--- STORED RECORDS ---

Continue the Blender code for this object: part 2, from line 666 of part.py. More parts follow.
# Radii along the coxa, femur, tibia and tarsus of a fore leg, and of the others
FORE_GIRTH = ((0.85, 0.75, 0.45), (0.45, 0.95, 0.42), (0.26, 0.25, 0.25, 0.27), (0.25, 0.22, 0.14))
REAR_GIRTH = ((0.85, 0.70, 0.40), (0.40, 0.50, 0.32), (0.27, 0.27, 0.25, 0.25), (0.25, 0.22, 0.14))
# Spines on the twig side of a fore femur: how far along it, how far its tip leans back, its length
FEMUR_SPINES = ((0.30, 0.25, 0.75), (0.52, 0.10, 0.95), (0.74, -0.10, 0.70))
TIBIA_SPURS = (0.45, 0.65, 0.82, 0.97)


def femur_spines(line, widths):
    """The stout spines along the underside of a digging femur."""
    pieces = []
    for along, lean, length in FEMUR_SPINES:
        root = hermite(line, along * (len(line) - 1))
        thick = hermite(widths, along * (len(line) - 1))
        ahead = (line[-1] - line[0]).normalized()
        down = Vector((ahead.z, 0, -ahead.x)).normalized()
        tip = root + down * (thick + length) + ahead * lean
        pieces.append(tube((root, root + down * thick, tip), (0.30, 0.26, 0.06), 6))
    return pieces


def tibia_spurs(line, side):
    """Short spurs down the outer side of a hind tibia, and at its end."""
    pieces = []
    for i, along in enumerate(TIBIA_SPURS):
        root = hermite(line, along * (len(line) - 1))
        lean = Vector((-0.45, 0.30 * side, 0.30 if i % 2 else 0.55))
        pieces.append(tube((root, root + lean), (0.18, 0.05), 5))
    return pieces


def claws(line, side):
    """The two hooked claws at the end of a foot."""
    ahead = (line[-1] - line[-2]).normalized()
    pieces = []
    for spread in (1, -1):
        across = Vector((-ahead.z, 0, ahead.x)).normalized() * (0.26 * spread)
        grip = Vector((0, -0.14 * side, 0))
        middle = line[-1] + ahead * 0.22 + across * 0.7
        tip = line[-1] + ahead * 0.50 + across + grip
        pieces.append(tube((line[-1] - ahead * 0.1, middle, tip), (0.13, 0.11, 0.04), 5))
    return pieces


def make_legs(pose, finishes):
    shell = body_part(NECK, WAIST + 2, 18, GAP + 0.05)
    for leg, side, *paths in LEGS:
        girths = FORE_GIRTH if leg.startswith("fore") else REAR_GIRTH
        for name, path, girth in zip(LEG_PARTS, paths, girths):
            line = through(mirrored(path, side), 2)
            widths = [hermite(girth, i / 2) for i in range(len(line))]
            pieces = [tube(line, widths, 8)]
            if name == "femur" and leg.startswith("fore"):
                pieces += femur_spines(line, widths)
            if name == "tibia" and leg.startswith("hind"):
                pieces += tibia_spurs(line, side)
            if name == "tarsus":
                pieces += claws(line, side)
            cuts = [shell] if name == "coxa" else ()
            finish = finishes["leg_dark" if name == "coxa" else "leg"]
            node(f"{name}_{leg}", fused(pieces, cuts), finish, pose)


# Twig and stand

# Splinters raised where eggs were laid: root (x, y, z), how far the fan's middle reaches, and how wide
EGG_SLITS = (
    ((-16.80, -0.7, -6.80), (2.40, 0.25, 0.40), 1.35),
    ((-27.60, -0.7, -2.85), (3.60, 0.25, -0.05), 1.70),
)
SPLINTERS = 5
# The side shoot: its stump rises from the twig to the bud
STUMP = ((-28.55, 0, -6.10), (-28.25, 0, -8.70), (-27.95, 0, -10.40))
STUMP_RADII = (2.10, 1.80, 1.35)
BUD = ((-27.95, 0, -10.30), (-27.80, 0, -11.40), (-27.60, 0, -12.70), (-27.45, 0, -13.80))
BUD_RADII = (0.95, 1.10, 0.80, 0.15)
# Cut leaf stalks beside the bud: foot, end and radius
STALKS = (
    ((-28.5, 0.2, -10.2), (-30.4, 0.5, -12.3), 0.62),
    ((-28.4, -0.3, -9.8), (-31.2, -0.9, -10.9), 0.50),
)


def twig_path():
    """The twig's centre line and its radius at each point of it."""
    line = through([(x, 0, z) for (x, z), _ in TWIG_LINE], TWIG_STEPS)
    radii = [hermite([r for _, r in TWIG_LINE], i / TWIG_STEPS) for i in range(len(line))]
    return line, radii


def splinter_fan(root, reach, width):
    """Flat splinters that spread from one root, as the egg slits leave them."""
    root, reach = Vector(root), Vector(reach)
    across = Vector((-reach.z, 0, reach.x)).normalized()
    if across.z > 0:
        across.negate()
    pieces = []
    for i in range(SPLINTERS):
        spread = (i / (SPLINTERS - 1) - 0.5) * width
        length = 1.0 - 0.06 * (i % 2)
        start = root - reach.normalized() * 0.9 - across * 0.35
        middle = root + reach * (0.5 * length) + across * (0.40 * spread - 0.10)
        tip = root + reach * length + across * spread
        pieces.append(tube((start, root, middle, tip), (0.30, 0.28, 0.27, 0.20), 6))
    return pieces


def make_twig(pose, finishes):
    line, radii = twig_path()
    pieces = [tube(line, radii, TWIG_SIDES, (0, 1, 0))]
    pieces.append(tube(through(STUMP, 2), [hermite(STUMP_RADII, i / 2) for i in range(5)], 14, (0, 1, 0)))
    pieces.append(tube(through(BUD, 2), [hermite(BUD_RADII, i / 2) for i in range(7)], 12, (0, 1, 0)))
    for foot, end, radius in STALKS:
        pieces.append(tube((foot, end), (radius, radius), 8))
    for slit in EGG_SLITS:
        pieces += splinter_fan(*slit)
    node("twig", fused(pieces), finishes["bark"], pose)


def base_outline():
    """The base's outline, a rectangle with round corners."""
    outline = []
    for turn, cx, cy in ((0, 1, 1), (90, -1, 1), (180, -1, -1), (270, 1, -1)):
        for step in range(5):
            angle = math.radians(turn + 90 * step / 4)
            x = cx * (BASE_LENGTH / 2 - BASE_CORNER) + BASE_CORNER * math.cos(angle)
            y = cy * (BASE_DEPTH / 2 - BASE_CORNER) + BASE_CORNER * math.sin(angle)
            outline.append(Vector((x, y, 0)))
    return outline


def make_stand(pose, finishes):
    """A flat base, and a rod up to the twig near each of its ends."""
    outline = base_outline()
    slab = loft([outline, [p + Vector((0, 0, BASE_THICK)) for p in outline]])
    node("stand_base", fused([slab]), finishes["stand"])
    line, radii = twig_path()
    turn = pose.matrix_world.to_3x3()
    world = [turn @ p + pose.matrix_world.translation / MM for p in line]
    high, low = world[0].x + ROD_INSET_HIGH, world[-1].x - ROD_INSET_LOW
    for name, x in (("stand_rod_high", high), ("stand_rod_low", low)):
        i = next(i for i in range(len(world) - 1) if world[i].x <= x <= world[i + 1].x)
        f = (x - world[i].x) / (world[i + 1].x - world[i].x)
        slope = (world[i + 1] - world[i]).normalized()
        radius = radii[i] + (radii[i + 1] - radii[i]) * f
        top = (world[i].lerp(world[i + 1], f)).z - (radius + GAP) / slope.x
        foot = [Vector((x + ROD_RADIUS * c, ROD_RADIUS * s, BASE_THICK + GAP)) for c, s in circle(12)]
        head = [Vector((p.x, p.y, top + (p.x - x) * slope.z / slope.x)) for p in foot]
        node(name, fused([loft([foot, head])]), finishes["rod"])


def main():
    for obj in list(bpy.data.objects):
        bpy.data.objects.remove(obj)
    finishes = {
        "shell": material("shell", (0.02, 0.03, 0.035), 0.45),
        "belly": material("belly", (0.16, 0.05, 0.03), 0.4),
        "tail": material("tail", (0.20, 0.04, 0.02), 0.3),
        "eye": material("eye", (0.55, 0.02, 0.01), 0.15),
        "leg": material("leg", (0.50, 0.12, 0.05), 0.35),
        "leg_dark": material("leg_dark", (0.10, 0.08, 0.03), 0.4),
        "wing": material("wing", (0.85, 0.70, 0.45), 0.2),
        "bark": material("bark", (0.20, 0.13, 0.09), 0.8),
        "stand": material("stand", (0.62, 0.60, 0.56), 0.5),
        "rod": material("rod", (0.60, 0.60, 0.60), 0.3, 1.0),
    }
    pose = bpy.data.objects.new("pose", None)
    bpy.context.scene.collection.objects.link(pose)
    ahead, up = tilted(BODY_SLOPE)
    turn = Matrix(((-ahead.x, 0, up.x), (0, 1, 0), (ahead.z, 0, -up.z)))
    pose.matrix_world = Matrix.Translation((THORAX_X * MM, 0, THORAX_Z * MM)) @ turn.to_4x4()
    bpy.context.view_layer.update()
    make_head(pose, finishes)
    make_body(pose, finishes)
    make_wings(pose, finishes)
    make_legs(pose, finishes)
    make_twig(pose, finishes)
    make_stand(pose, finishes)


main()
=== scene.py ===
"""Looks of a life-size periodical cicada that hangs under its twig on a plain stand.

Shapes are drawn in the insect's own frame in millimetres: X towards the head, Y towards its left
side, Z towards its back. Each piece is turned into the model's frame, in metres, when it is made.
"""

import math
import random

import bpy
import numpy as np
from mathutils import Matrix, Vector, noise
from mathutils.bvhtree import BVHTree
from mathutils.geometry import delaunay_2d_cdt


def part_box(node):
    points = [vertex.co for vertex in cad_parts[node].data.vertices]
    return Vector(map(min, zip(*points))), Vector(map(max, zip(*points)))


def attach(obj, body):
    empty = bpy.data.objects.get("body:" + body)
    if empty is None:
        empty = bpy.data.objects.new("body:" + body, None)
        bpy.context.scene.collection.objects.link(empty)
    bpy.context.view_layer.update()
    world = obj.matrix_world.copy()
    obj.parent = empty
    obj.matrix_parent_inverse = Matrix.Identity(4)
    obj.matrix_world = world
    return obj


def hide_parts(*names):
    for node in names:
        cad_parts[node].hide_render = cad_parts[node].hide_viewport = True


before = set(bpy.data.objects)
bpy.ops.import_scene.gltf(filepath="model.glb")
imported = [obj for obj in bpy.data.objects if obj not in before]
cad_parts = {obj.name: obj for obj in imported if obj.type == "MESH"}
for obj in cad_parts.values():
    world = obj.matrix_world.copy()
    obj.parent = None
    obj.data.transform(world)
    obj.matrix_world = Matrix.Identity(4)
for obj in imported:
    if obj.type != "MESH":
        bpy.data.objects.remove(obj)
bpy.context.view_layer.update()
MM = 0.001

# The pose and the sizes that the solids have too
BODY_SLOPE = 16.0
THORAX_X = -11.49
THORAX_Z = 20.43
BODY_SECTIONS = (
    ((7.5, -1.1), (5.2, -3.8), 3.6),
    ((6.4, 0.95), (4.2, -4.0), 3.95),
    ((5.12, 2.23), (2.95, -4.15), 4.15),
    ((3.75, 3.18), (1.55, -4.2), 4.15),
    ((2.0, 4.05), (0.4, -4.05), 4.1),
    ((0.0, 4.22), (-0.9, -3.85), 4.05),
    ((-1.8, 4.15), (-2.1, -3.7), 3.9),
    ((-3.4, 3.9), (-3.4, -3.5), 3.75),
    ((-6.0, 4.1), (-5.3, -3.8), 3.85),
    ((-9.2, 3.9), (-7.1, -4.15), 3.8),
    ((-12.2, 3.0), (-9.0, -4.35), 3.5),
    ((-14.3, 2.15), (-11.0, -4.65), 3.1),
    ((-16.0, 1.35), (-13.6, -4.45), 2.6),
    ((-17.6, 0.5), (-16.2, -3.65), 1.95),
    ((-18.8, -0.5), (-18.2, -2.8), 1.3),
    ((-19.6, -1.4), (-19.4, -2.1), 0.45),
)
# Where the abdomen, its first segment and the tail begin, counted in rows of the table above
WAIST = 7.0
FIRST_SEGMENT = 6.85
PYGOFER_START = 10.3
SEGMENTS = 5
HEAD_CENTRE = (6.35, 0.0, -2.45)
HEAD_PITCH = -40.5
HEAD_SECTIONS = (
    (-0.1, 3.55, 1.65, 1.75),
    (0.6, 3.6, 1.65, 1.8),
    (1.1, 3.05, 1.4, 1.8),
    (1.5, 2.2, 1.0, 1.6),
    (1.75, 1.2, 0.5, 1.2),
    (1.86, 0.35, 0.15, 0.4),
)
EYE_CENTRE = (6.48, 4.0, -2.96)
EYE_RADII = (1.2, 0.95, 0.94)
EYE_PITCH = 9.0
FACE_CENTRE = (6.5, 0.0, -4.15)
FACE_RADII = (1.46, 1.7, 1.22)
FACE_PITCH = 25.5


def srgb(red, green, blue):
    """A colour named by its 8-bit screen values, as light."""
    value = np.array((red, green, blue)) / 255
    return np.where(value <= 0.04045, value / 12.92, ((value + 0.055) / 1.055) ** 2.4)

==

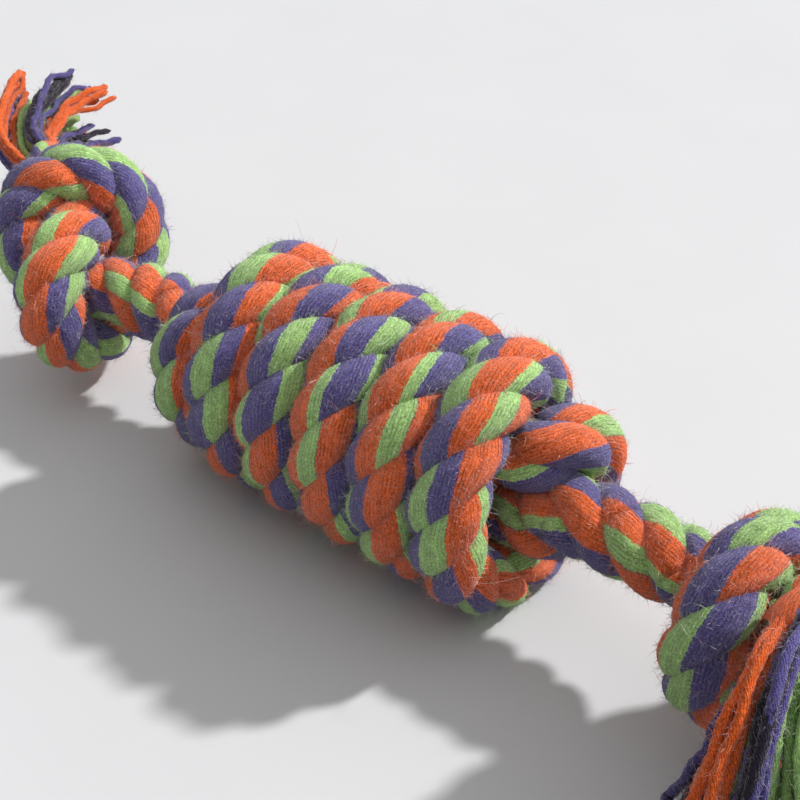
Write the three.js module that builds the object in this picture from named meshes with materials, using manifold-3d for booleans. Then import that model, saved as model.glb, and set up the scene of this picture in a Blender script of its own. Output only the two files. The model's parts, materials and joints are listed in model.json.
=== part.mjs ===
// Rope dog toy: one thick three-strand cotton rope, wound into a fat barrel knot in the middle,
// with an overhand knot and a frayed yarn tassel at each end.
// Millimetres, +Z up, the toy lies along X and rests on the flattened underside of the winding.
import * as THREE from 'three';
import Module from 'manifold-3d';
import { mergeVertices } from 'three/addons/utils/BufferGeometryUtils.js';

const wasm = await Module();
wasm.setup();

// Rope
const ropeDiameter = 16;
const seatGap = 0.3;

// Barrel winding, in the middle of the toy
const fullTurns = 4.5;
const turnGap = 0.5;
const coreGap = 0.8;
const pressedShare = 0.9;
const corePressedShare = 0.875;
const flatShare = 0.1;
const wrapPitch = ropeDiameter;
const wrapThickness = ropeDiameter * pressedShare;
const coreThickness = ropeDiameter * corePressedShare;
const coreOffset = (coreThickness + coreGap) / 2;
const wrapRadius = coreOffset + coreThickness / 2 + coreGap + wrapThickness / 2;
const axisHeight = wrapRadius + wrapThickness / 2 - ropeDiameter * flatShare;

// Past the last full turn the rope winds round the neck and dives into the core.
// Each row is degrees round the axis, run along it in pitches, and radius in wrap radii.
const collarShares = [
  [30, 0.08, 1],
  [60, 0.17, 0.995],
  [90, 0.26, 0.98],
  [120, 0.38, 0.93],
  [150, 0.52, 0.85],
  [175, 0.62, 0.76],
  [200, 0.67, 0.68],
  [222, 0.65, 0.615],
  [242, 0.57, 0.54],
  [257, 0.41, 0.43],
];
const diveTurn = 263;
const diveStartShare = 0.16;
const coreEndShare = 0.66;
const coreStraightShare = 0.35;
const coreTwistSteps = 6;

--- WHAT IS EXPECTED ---
Print exactly the lines from the one containing "make_wings(pose, finishes)" to the one containing "in imported if", both included, and nothing else.

--- ANSWER FOR THE TASK ---
    make_wings(pose, finishes)
    make_legs(pose, finishes)
    make_twig(pose, finishes)
    make_stand(pose, finishes)


main()
=== scene.py ===
"""Looks of a life-size periodical cicada that hangs under its twig on a plain stand.

Shapes are drawn in the insect's own frame in millimetres: X towards the head, Y towards its left
side, Z towards its back. Each piece is turned into the model's frame, in metres, when it is made.
"""

import math
import random

import bpy
import numpy as np
from mathutils import Matrix, Vector, noise
from mathutils.bvhtree import BVHTree
from mathutils.geometry import delaunay_2d_cdt


def part_box(node):
    points = [vertex.co for vertex in cad_parts[node].data.vertices]
    return Vector(map(min, zip(*points))), Vector(map(max, zip(*points)))


def attach(obj, body):
    empty = bpy.data.objects.get("body:" + body)
    if empty is None:
        empty = bpy.data.objects.new("body:" + body, None)
        bpy.context.scene.collection.objects.link(empty)
    bpy.context.view_layer.update()
    world = obj.matrix_world.copy()
    obj.parent = empty
    obj.matrix_parent_inverse = Matrix.Identity(4)
    obj.matrix_world = world
    return obj


def hide_parts(*names):
    for node in names:
        cad_parts[node].hide_render = cad_parts[node].hide_viewport = True


before = set(bpy.data.objects)
bpy.ops.import_scene.gltf(filepath="model.glb")
imported = [obj for obj in bpy.data.objects if obj not in before]
cad_parts = {obj.name: obj for obj in imported if obj.type == "MESH"}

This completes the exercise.